The vegetarian refrito torta ($7) is no slouch either. These are simply some of the best lard-free refried pintos I've ever had, sporting the perfect textural contrast between firm whole beans and starchy, creamy crushed ones. They're complemented by an outstanding roasted serrano and poblano crema for a killer meat-free sandwich. Guero may be a bit preciously hip (taco tattoos reportedly used to net their owners a free taco), but one of these tortas, eaten on a sunny day with a beer from the beer cart next door, explains why people of any age would retire to Portland.*
Yeah, that was a Portlandia reference. No, I don't consider myself a serious writer, why do you ask?
Lamb Barbacoa at Oregon Flea Market
The average Portlander probably doesn't have a ton of reasons to go to Gresham, but one visit to this immense indoor Hispanic flea market on SE Stark might be enough to change that. Not only can you find everything from underwear to jewelry inside, they also boast one of the best traditional taquerias on the east side of the river tucked into the side of the building. The specialty is lamb barbacoa,, marinated with chilies and garlic and slow-roasted in banana leaves until tender and juicy.
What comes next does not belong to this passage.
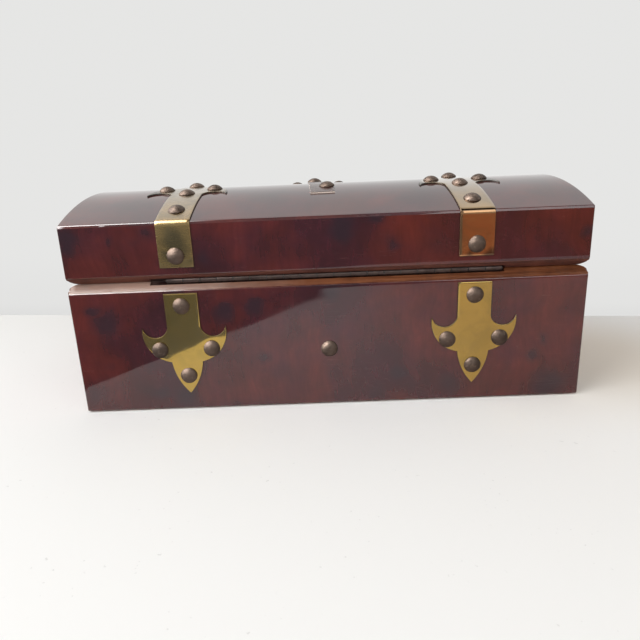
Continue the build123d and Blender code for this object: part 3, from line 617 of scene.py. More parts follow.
def brass_plate(name, place, root, tip, rivets, seed, tail=0.0):
    """An anchor-ended brass plate: its top and underside are filled by patches, and its edge is
    a loop carried from the top over a filed arris to the underside. Height is the thickness
    plus slow waves, less a Gaussian dimple round each rivet. rim is 1 on the edge."""
    outline = plate_side(root, tip, tail)
    ripple_size = bpy.context.scene.box_brass.sheet_ripple

    def top_height(flat):
        height = STRAP_THICK + ripple(flat[..., 0], flat[..., 1], seed, ripple_size)
        for x, s in rivets:
            distance = (flat[..., 0] - x) ** 2 + (flat[..., 1] - s) ** 2
            height = height - 0.08 * MM * np.exp(-distance / RIVET_DIMPLE**2)
        return height

    points, quads, rims = [], [], []
    total = 0

    def put(flat, height, faces, rim):
        nonlocal total
        solid = np.stack(place(flat[..., 0], flat[..., 1], height), axis=-1).reshape(-1, 3)
        points.append(solid)
        quads.append(faces + total)
        rims.append(np.full(len(solid), 1.0) * rim)
        total += len(solid)

    inner = inset_plate(outline, FILED_EDGE)
    for patch in plate_patches(inner):
        put(patch, top_height(patch), grid_quads(*patch.shape[:2]), 0.0)
    for patch in plate_patches(outline):
        put(patch, np.zeros(patch.shape[:2]), grid_quads(*patch.shape[:2]), 1.0)
    inset = plate_loop(inner)
    middle = plate_loop(inset_plate(outline, 0.35 * FILED_EDGE))
    outer = plate_loop(outline)
    lift = top_height(inset)
    loops = np.stack([inset, middle, outer, outer])
    heights = np.stack([lift, lift - 0.3 * FILED_EDGE, lift - FILED_EDGE, np.zeros_like(lift)])
    rim = np.repeat([0.0, 0.25, 1.0, 1.0], len(inset))
    put(loops, heights, grid_quads(4, len(inset), wrap=True), rim)
    return new_piece(name, np.concatenate(points), np.concatenate(quads), rim=np.concatenate(rims))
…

Order the lamb with light and pliant handmade tortillas ($2 per taco), and garnish with cilantro and onion from the generous tray brought to your table.
As good as the barbacoa undoubtedly is, don't be afraid to branch out: this is also the only place I've found serving quesadillas de huitlacoche (pictured at top, $8), the corn smut prized as a delicacy in Mexico. The slightly sweet and earthy fungus is sautéed with onions and healthy corn kernels, and stuffed with queso fresco into a gigantic pillowy handmade corn tortilla.
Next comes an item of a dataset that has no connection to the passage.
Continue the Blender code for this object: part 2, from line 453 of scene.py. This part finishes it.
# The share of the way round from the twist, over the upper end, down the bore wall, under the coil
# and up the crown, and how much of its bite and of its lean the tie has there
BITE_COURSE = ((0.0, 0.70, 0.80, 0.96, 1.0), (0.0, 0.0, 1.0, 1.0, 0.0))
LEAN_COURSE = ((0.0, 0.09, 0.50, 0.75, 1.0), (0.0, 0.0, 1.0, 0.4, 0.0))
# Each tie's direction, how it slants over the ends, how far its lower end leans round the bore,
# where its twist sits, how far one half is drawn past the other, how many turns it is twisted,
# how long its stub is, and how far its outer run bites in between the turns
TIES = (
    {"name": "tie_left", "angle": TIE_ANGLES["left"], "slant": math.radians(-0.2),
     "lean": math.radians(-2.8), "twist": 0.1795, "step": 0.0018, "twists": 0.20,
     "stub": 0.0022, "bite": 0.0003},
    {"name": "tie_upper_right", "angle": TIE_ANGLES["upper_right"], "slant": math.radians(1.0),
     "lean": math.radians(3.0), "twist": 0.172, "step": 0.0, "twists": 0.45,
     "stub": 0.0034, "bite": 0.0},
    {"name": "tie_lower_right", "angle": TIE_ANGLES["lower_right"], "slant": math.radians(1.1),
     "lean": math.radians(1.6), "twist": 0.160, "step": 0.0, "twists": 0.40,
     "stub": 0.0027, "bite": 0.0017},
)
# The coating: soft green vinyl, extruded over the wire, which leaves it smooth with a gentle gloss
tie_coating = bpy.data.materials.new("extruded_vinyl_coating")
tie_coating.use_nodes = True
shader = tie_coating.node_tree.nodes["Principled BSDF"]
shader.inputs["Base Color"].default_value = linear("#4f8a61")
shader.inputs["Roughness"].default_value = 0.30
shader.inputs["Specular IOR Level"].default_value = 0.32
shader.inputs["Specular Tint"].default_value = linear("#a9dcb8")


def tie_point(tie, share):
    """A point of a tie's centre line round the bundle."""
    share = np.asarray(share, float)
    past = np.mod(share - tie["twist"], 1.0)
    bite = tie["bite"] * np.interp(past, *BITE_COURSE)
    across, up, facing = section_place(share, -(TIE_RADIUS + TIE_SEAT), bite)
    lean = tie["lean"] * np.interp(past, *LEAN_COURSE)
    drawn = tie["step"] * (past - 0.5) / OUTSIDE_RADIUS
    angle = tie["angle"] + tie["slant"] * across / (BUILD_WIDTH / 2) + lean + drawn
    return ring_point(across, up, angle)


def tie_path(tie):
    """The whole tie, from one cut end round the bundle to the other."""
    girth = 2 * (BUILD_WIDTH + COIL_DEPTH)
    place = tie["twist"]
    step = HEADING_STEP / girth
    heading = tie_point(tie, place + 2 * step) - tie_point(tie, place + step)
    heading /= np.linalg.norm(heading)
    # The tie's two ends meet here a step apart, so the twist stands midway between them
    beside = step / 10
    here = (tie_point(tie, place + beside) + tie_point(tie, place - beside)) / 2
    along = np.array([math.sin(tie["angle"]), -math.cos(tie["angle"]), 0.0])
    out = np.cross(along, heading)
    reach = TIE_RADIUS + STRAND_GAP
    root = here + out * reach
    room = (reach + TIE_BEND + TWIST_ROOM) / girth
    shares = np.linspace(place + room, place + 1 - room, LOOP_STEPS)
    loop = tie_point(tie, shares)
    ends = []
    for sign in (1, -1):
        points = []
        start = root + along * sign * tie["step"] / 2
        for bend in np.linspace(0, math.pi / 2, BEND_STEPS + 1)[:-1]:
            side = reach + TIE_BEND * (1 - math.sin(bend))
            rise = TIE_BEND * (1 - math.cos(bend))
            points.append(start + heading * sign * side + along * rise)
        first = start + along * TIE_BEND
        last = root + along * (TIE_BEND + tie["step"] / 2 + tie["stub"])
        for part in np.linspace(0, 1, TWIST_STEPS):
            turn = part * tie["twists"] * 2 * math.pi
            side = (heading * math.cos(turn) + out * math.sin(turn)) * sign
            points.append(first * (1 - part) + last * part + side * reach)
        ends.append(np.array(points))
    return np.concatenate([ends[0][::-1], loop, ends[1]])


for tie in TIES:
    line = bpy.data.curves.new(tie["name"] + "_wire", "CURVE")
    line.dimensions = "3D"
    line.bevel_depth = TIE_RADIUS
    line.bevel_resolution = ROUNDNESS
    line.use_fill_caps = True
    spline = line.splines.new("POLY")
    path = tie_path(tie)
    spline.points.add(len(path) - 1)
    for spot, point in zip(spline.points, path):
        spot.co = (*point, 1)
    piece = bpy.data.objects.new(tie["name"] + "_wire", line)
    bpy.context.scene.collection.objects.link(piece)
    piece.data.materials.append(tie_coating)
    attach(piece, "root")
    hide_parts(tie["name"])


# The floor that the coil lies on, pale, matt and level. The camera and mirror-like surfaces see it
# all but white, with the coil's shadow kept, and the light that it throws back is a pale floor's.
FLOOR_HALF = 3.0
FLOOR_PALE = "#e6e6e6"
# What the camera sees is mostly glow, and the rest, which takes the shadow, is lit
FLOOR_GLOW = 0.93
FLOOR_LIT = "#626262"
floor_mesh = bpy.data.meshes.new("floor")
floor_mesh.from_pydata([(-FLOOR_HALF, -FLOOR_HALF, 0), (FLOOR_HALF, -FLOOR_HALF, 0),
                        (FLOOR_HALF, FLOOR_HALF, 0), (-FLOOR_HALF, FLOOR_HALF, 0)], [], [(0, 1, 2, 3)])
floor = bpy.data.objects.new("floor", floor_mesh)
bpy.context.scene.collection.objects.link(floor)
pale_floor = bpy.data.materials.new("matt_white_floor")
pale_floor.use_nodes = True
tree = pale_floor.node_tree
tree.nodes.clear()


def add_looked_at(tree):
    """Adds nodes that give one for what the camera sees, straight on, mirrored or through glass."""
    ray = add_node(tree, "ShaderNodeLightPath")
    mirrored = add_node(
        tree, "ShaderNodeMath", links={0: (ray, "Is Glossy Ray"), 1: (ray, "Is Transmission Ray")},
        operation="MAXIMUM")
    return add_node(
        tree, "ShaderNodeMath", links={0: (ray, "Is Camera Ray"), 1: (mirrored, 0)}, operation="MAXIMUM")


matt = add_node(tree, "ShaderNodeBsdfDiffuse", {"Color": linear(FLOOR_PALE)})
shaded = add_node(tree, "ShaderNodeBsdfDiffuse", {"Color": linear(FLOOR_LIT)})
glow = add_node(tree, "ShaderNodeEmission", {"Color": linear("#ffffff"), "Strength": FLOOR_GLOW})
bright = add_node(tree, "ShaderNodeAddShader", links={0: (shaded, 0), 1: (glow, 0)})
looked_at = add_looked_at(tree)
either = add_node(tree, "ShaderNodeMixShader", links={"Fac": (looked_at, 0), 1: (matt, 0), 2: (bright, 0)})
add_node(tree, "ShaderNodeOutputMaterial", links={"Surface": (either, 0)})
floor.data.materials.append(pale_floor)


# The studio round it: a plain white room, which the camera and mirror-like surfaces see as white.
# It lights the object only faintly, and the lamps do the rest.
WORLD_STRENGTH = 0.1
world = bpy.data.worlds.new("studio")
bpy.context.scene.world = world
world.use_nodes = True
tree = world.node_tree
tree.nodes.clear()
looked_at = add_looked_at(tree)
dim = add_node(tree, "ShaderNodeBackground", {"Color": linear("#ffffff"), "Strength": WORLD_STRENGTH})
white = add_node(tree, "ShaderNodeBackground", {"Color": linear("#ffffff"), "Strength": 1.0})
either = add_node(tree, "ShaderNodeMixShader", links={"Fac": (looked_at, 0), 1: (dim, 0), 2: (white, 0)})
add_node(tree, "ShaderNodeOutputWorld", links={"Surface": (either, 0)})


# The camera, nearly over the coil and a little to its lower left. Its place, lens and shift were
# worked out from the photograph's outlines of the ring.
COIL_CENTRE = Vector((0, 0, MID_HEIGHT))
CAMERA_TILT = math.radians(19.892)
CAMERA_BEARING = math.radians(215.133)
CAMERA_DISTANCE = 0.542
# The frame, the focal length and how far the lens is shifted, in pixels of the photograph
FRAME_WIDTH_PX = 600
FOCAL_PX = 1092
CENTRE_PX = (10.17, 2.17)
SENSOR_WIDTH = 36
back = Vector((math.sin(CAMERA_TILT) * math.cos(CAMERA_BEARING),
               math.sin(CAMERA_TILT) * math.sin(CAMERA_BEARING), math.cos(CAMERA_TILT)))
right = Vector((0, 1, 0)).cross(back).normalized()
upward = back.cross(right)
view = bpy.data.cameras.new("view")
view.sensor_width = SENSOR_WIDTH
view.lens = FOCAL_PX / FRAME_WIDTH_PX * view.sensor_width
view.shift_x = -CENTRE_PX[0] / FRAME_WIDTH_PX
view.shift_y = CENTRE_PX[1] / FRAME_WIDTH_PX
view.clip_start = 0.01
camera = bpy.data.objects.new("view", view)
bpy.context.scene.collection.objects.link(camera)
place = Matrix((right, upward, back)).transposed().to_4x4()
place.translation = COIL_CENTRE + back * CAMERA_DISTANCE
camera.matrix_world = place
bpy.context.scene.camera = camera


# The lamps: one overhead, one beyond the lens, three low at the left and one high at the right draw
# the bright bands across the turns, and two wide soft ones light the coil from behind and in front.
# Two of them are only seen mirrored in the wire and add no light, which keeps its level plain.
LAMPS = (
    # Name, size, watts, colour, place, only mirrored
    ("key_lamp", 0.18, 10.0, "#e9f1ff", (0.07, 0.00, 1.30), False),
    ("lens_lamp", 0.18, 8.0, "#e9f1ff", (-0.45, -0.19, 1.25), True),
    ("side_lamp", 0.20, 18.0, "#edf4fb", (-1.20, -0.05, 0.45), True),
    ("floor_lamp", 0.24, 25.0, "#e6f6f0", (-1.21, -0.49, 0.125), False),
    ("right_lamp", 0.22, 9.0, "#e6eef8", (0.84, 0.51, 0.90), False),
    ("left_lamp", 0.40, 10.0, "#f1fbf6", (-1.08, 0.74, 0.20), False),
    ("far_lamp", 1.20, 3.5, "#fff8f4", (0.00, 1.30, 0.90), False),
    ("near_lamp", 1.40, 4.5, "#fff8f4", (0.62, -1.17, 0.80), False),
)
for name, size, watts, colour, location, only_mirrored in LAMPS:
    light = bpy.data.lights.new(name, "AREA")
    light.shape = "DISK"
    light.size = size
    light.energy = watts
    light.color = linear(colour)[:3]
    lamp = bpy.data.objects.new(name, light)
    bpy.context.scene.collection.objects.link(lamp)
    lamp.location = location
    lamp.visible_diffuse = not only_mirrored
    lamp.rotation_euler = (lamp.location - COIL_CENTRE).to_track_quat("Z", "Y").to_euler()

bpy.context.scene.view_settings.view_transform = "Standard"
Tacos and Burritos at Taqueria Hermanos Ochoa's
The outer-west suburb of Hillsboro—affectionately known as "Hillsburrito" by many Portlanders—has plenty of destination-worthy taquerias, and Ochoa's might be the best of the bunch. The bright orange restaurant boasts a deep menu for people with shallow pockets. It would take years to work my way through everything they offer, but $1 tacos and a $7 burrito plate are a good enough place to start. Tacos come with generous portions of meat on slightly larger-than-average tortillas, with onion, cilantro, and lime on the side. A visit to the excellent salsa bar is mandatory, and a rainbow of chili heat awaits you. The burritos are carefully filled with your choice of meat and the usual rice, refried pintos, and pico de gallo; as if that wasn't enough food, you get even more rice, cotija-sprinkled refried beans, guac, and some ancillary roughage on the side.
The umami-rich, juicy and tender braised lengua is the best meat I've tried there; it's also the only time I've heard someone say "it's like kissing a cow" and mean it as a compliment. I'd heard tales of the al pastor, but I haven't yet managed to catch them on a day when the trompo (spinning vertical spit) is up and running. Luckily, though...
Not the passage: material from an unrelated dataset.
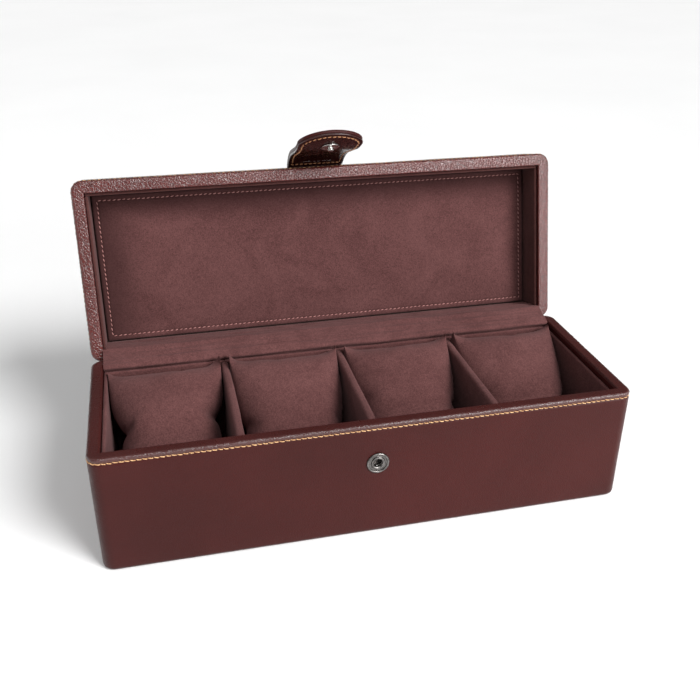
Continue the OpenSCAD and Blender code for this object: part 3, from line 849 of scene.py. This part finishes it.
RUNS = np.linspace(-60, STRAP_L, 1200)
FRAMES = [strap_frame(r) for r in RUNS]
SPOTS, OUTS = (np.array([f[k] for f in FRAMES]) for k in (0, 1))
TAB_RUN = -BEND - (HALF_D - 3 - TAB_END)  # run at the tab's rear end


def on_strap(x, run, off):
    """Points in mm in the lid's frame, from across, along and off the underside of the upper leather."""
    spot = np.stack([np.interp(run, RUNS, SPOTS[:, k]) for k in (0, 1)], -1)
    out = np.stack([np.interp(run, RUNS, OUTS[:, k]) for k in (0, 1)], -1)
    return np.concatenate([x[..., None], spot + out * np.asarray(off)[..., None]], -1)


def within(size, inset):
    """A half width moved in: by the inset near the edge, then shrinking evenly to nothing."""
    return np.where(inset <= 6, size - inset, (size - 6) * (1 - (inset - 6) / 12))


def strap_plan(inset, back, round_back):
    """[across, along] round the strap for each inset, from its back end at run back."""
    inset = np.asarray(inset, float)[None]
    fix = STRAP_L - HEAD_L
    x, run = [], []
    side = np.linspace(0, 1, 90)[:-1, None]
    begin = back + (HALF_STRAP if round_back else 0)
    half = HALF_STRAP + (HALF_HEAD - HALF_STRAP) * smooth(side * (fix - begin) + begin > 0) * np.clip(
        (side * (fix - begin) + begin) / fix, 0, 1)
    start = begin + (0 if round_back else 1) * np.minimum(inset, 6)
    x.append(within(half, inset))
    run.append(start + side * (fix - start))
    turn = np.radians(np.linspace(0, 180, 49))[:-1, None]
    x.append(np.cos(turn) * within(HALF_HEAD, inset))
    run.append(fix + np.sin(turn) * within(HEAD_L, inset))
    x.append(-within(half[::-1], inset))
    run.append(start + side[::-1] * (fix - start))
    turn = np.radians(np.linspace(180, 360, 33))[1:-1, None]
    if round_back:
        x.append(np.cos(turn) * within(HALF_STRAP, inset))
        run.append(begin + np.sin(turn) * within(HALF_STRAP, inset))
    else:
        x.append(np.linspace(-1, 1, 25)[1:-1, None] * within(HALF_STRAP, inset))
        run.append(np.repeat(start, 23, 0))
    return np.vstack(x), np.vstack(run)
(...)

...this Latino supermarket right across the street has an equally excellent taqueria in the back, with a spinning trompo in full view. Tacos ($1.35) come out automatically topped with onion and cilantro, ready to be doused in one of the many salsas available, of which the aguacate, a bright, medium-heat avocado-based sauce, was the standout. The delicious al pastor is served particularly browned, and the carnitas get an extra fatty kick from bits of pork skin mixed in with the crispy shoulder. Hispanic grocery stores with carnicerias and taquerias in the back are everywhere in California, but they're comparatively rare in the Portland area—I'm glad to have found this one. Grab a laughably oversized Styrofoam cup of whatever aguas frescas they have that day, maybe even get a pound of carnitas to-go, and don't forget to check out the vast array of Mexican snacks and pantry staples on your way out.
Nachos Al Pastor at Robo Taco
If the name of this inner SE taqueria doesn't immediately sound the gringo-alarm, then the interior certainly will—replete with toy robots, cartoons on the TV, and a kitschy decor that straddles the line between tiki bar, taco shack, and hobby shop, no one would mistake this joint for a beacon of authenticity. But the name is actually a reference to the kitchen's trompo, which is responsible for Robo Taco's claim to fame: al pastor. While the pork's marinade might not be quite up to what I've found out in Hillsboro, the texture is unrivaled, thanks to plenty of time roasting on the trompo before getting a nice crisping on the grill just prior to serving.
For my money, though, the restaurant's other must-order is the Super Nacho platter ($10.75). These nachos are anchored by fantastic tortilla chips, which are magically ever-so-slightly greasy yet perfectly crisp, not to mention big and sturdy enough to stand up to a deluge of cheese, pintos, guacamole, and crema. This is a structural marvel of a dish in which every chip—every chip!—gets in on a piece of the action. Order the nachos topped with al pastor, and you'll be glad these gringos chose to set up shop so close to all your favorite bars.
Chilaquiles at Xico
Chilaquiles are a breakfast for the morning after. They're the perfect meal for when your head is pounding, you need grease and starch pronto, and you've only got some leftover chips, salsa, and a couple eggs in the fridge. So if you're hesitant to believe me when I say that the best version in town comes from a mid-scale Mexican restaurant with modernist decor on trendy SE Division Street (from Chef Kelly Meyers of Nostrana fame, no less), I'll understand why. But a dish like this—not to mention its $12 price tag—is a far cry from a poor-man's hangover cure. Freshly fried homemade tortilla wedges get simmered in a chile de arbol salsa until slightly softened, retaining just enough crunch to support pillowy scrambled eggs with chorizo. Covered in crema and cotija, and served with both tomatillo and avocado salsas, this is a brunch dish for those fancy-booze hangovers.